3. Promotional Expenses — an affirmative defense under the FCPA that allows businesses to pay travel-related expenses of foreign officials. But the expenses, the FCPA says, must be related directly to “the promotion, demonstration, or explanation of products or services” and must be “reasonable and bona fide.” 15 U.S.C. §§ 78dd-1(c)(2)(A) and 78dd-2(c)(2)(A).
If an expenditure is reasonable and bona fide, however, it is not a corrupt payment. And if it’s not a corrupt payment, it’s not prohibited by the FCPA. If it’s not prohibited by the FCPA, what’s the point of the affirmative defense?
The question matters. Today, when companies want to pay promotional expenses, they’re forced to adopt increasingly elaborate guidelines to make sure everything is reasonable and bona fide. All the self-imposed restrictions, though, are making Americans look petty, stingy, unsophisticated and inhospitable. It’s a national embarrassment, and we’re hoping some law review ink will help inspire Congress to fix it.
Those are our ideas, Rising 2L. Perhaps our readers can suggest more FCPA-related law review topics — by dropping us an email or commenting on this post. In any case, thanks for your interest in the FCPA. It’s a great subject with plenty of twists and turns.

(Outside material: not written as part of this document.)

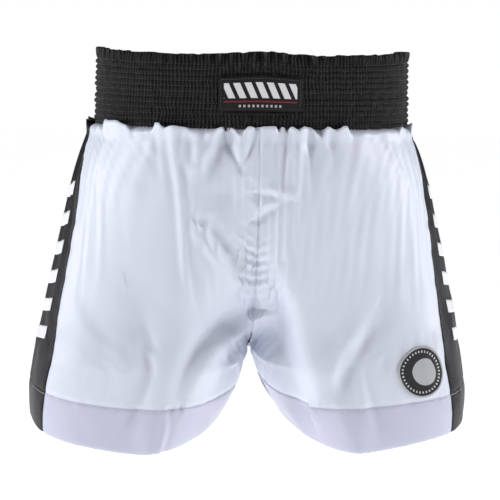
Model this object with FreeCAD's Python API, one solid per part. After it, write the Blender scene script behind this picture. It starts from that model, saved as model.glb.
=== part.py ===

We wish you another successful and rewarding year at law school.
2 Comments
Any thoughts on how Opinion Release 08-02 might play out in the context of joint venture partners? What if a company enters into a joint venture with a known partner, who then sells part or all of its shares to an unknown third party? The company might suddenly find itself partnered with an entity about which it knows nothing and without an opportunity to conduct due diligence.
How about theories that private plaintiffs use to get around the absence of a private cause of action under the FCPA? Based on your recent postings and other blog sites, there seems to be quite a number of lawsuits based on indirectly based on FCPA violations.